“Tell me what you pay attention to, and I will tell you who you are.” (Jose Ortega y Gasset)

Blue Moon at Storm Lake, July 2015
Remember how annoying it was as a child or adolescent to hear teachers repeatedly admonish their students to “Pay attention”? Sometimes it was code for “this will be on the test.” Other times, it was said over and over because the teacher had lost the students’ interest and instructing them to “pay attention” was probably easier than exploring new ways of making geometry or 18th century European history exciting. The best teachers rarely said “pay attention”—they didn’t need to.
All these years later, I keep a little slip of paper bearing the words “Pay Attention” taped next to my desk. I think it’s one of the secrets of a good life.
I’ve also come to see that it’s one of the requirements of a consistently kind life. If we are unaware of what’s going on around us, it’s so easy to miss opportunities to be kind. It might be something simple like holding a door for a stranger, making eye-contact and smiling, or offering to help someone who is struggling with heavy packages.
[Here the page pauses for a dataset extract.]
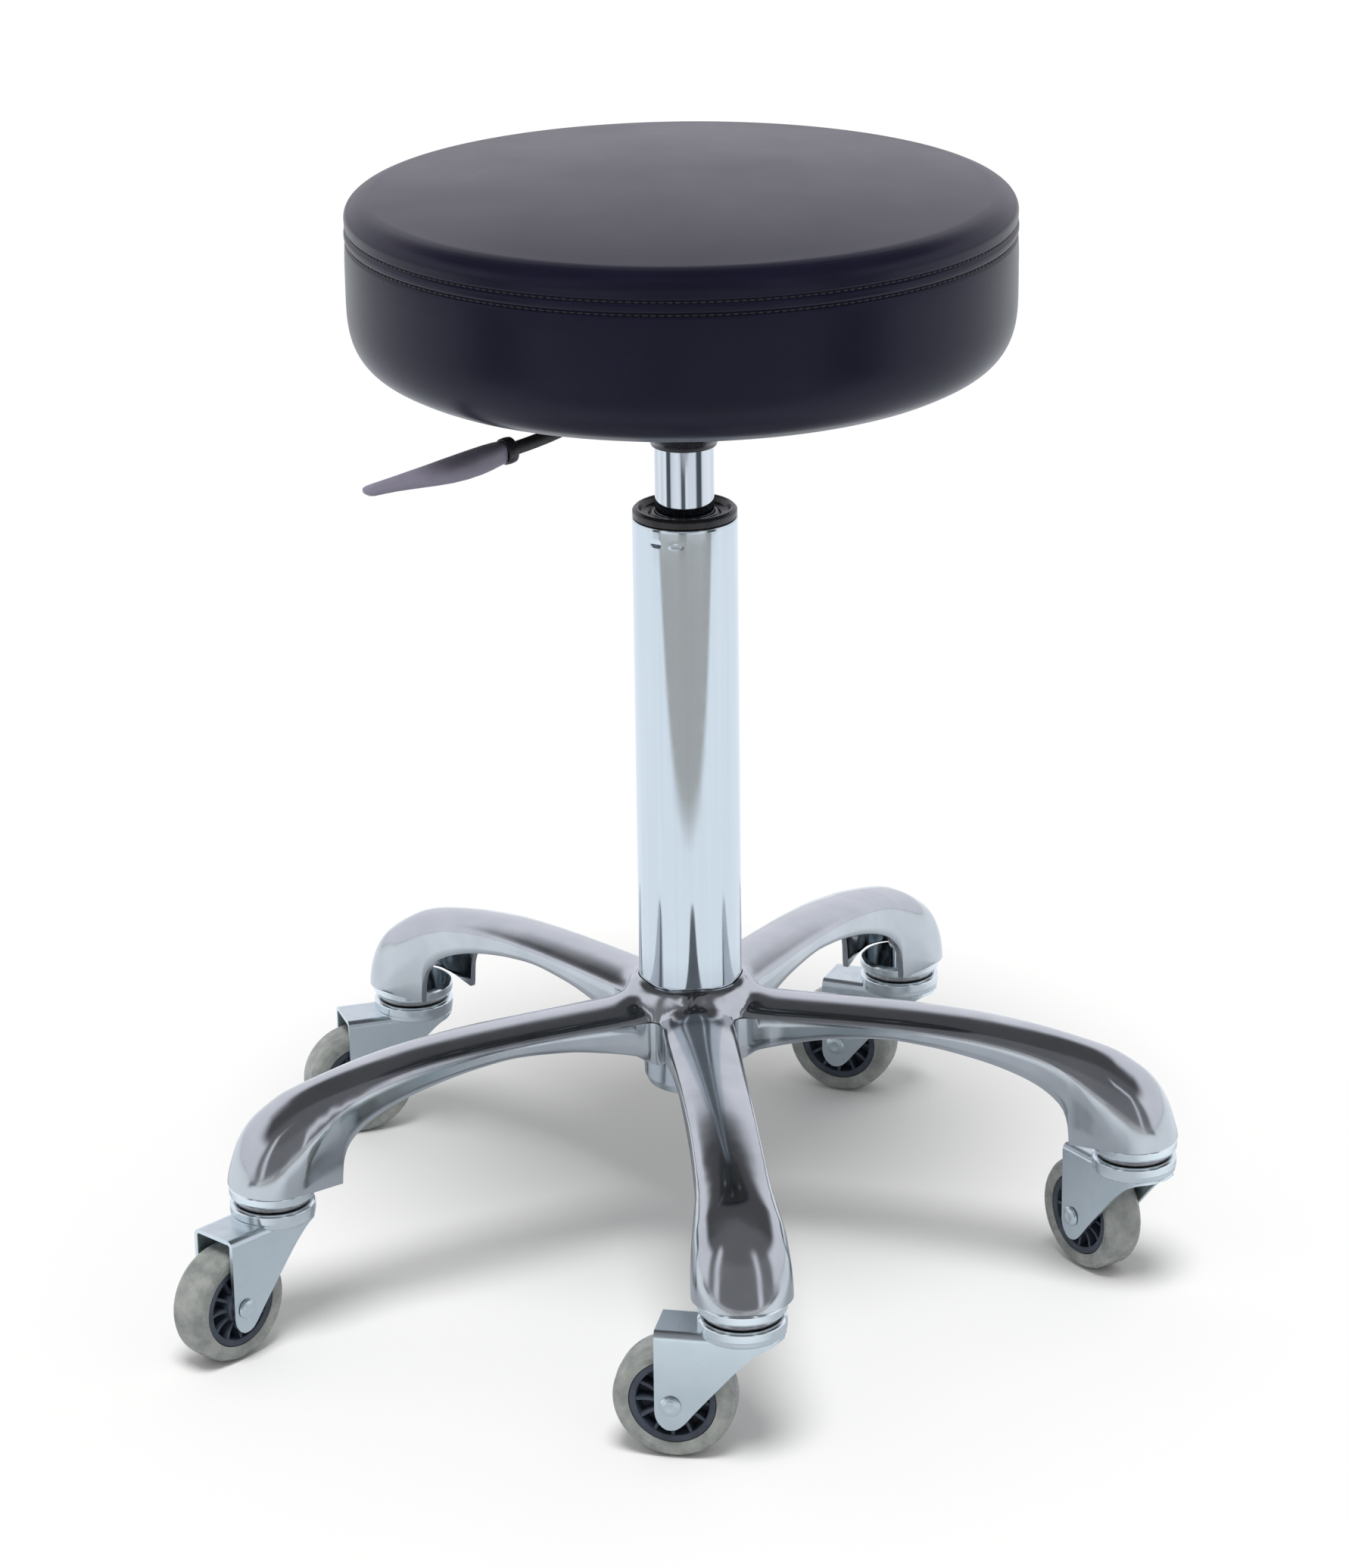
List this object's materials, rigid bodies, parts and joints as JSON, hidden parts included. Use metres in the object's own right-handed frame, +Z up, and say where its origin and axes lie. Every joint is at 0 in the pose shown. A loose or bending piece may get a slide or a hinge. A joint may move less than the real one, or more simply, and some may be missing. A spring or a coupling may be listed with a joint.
{
  "type": "rolling stylist stool",
  "caption": "Low round padded stool on a gas-lift column, with a cast star base on swivel casters and a release lever under the seat.",
  "frame": {"origin": "on the floor, at the centre of the footprint's bounding box; the column's axis is at x 6.5 mm, y 9.4 mm", "axes": "+Z up; the front arm points to -Y and slightly +X; the release lever points to -X and -Y"},
  "size_m": [0.4804, 0.4577, 0.544],
  "materials": {
    "cast_aluminium": "polished die casting",
    "chrome_tube": "mirror chrome plate",
    "chrome_rod": "ground and hard-chromed",
    "zinc_plate": "bright zinc plate, slightly blue",
    "bare_steel": "ground steel with a film of grease",
    "black_steel": "satin black powder coat",
    "black_plastic": "moulded black, fine grain",
    "wheel_plastic": "moulded dark blue-grey",
    "tread_urethane": "smooth warm-grey polyurethane",
    "black_rubber": "matt",
    "black_vinyl": "soft-sheen upholstery vinyl with fine grain",
    "foam": "open-cell polyurethane foam",
    "plywood": "raw plywood",
    "dust_cloth": "black spun-bonded cloth"
  },
  "bodies": {
    "base": {"star_base": "cast_aluminium", "column_tube": "chrome_tube", "guide_bush": "black_plastic", "caster_stem_1": "zinc_plate", "caster_stem_2": "zinc_plate", "caster_stem_3": "zinc_plate", "caster_stem_4": "zinc_plate", "caster_stem_5": "zinc_plate"},
    "lift_rod": {"piston_rod": "bare_steel", "piston": "bare_steel", "thrust_bearing": "bare_steel", "bump_stop": "black_rubber", "retaining_clip": "bare_steel"},
    "seat": {"gas_cylinder": "chrome_rod", "lever_housing": "black_steel", "socket_cover": "black_plastic", "lever_pivot": "zinc_plate", "seat_plate": "black_steel", "seat_bolt_1": "zinc_plate", "seat_bolt_2": "zinc_plate", "seat_bolt_3": "zinc_plate", "seat_bolt_4": "zinc_plate", "seat_board": "plywood", "dust_cover": "dust_cloth", "seat_foam": "foam", "seat_cover": "black_vinyl"},
    "lever": {"lever_rod": "black_steel", "lever_handle": "black_plastic"},
    "release_pin": {"release_pin": "bare_steel"},
    "caster_1": {"fork_1": "zinc_plate", "ball_race_1": "bare_steel", "axle_1": "zinc_plate"},
    "wheel_1": {"wheel_core_1": "wheel_plastic", "tread_1": "tread_urethane"},
    "caster_2": {"fork_2": "zinc_plate", "ball_race_2": "bare_steel", "axle_2": "zinc_plate"},
    "wheel_2": {"wheel_core_2": "wheel_plastic", "tread_2": "tread_urethane"},
    "caster_3": {"fork_3": "zinc_plate", "ball_race_3": "bare_steel", "axle_3": "zinc_plate"},
    "wheel_3": {"wheel_core_3": "wheel_plastic", "tread_3": "tread_urethane"},
    "caster_4": {"fork_4": "zinc_plate", "ball_race_4": "bare_steel", "axle_4": "zinc_plate"},
    "wheel_4": {"wheel_core_4": "wheel_plastic", "tread_4": "tread_urethane"},
    "caster_5": {"fork_5": "zinc_plate", "ball_race_5": "bare_steel", "axle_5": "zinc_plate"},
    "wheel_5": {"wheel_core_5": "wheel_plastic", "tread_5": "tread_urethane"}
  },
  "joints": [
    {"name": "seat_swivel", "type": "hinge", "parent": "base", "child": "lift_rod", "pos_m": [0.0053, 0.0103, 0.095], "axis": [0, 0, 1], "continuous": true},
    {"name": "seat_lift", "type": "slide", "parent": "lift_rod", "child": "seat", "axis": [0, 0, 1], "range_m": [0, 0.19]},
    {"name": "release_lever", "type": "hinge", "parent": "seat", "child": "lever", "pos_m": [-0.01866, -0.00775, 0.4438], "axis": [-0.6018, 0.7986, 0], "range_deg": [0, 7], "stiffness_Nm_per_rad": 8, "springref_deg": -11.46},
    {"name": "release_pin_travel", "type": "slide", "parent": "seat", "child": "release_pin", "axis": [0, 0, -1], "range_m": [0, 0.0045]},
    {"name": "caster_swivel_1", "type": "hinge", "parent": "base", "child": "caster_1", "pos_m": [0.02676, -0.20664, 0.072], "axis": [0, 0, 1], "continuous": true},
    {"name": "wheel_spin_1", "type": "hinge", "parent": "caster_1", "child": "wheel_1", "pos_m": [-0.00367, -0.20073, 0.0285], "axis": [-0.1908, -0.9816, 0], "continuous": true},
    {"name": "caster_swivel_2", "type": "hinge", "parent": "base", "child": "caster_2", "pos_m": [0.21826, -0.03633, 0.072], "axis": [0, 0, 1], "continuous": true},
    {"name": "wheel_spin_2", "type": "hinge", "parent": "caster_2", "child": "wheel_2", "pos_m": [0.20092, -0.01063, 0.0285], "axis": [-0.829, -0.5592, 0], "continuous": true},
    {"name": "caster_swivel_3", "type": "hinge", "parent": "base", "child": "caster_3", "pos_m": [0.11545, 0.19842, 0.072], "axis": [0, 0, 1], "continuous": true},
    {"name": "wheel_spin_3", "type": "hinge", "parent": "caster_3", "child": "wheel_3", "pos_m": [0.08671, 0.21004, 0.0285], "axis": [-0.3746, -0.9272, 0], "continuous": true},
    {"name": "caster_swivel_4", "type": "hinge", "parent": "base", "child": "caster_4", "pos_m": [-0.13958, 0.17319, 0.072], "axis": [0, 0, 1], "continuous": true},
    {"name": "wheel_spin_4", "type": "hinge", "parent": "caster_4", "child": "wheel_4", "pos_m": [-0.16906, 0.16361, 0.0285], "axis": [0.309, -0.9511, 0], "continuous": true},
    {"name": "caster_swivel_5", "type": "hinge", "parent": "base", "child": "caster_5", "pos_m": [-0.19439, -0.07715, 0.072], "axis": [0, 0, 1], "continuous": true},
    {"name": "wheel_spin_5", "type": "hinge", "parent": "caster_5", "child": "wheel_5", "pos_m": [-0.21553, -0.09982, 0.0285], "axis": [0.7314, -0.682, 0], "continuous": true}
  ],
  "couplings": [
    {"joint": "release_pin_travel", "follows": "release_lever", "m_per_rad": 0.0342}
  ]
}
Or it may not be so simple—it might be recognizing despair on a friend’s face and taking time to listen to their story, or thinking about just the right words to say to help a child deal with disappointment or rejection. If we’re oblivious, we miss all these opportunities to make a difference.
Opportunities to extend kindness are all around us, but they’re also easy to miss if we aren’t paying attention. And these days we’re all so distracted by technology that we lose awareness of what is going on around us.
Choosing Presence
Meetings are a major component of my profession: educational seminars, conferences, board meetings, committee meetings, breakfast/lunch/dinner meetings. It’s how we learn, how we network, how we get the business of our non-profit organizations done.
It used to be that during breaks at meetings and conferences, people would help themselves to a cup of coffee and chat with others attending the meeting. Now, people still grab the coffee, but then they stand in solitude at a distance of about four feet from one another and they stare intently into their devices. They check email, they text, they surf the net. What they do very little of is connect with other people in the room. I’ve had people admit to me that sometimes they pretend to check emails because it’s what everyone else is doing and they feel self-conscious just standing there with no one to talk to. If I’m going to be completely honest, I’ll admit that I’ve done it myself.
That person-to-person networking of days gone by was often as valuable as the formal education of the meetings. It’s where practical, informal learning took place, not to mention cultivating business connections and making friends. Have we all really become so important and indispensable that we can’t disconnect for two or three hours? And if it’s true that we are expected to be constantly connected, is that a good thing? I don’t consider myself a Luddite—though some may call me one after reading this—but I do think we’ve become too connected to our electronic devices—to the detriment of connection with our fellow humans.
I think we’ve lost sight of our own capacity to set boundaries. We’ve let the devices rule us, when it should be the other way around.
At the park near our house I see parents absorbed in their smartphones, oblivious to their children’s exuberant cartwheels or triumphant heights on the swings. I wonder whose loss is greater here….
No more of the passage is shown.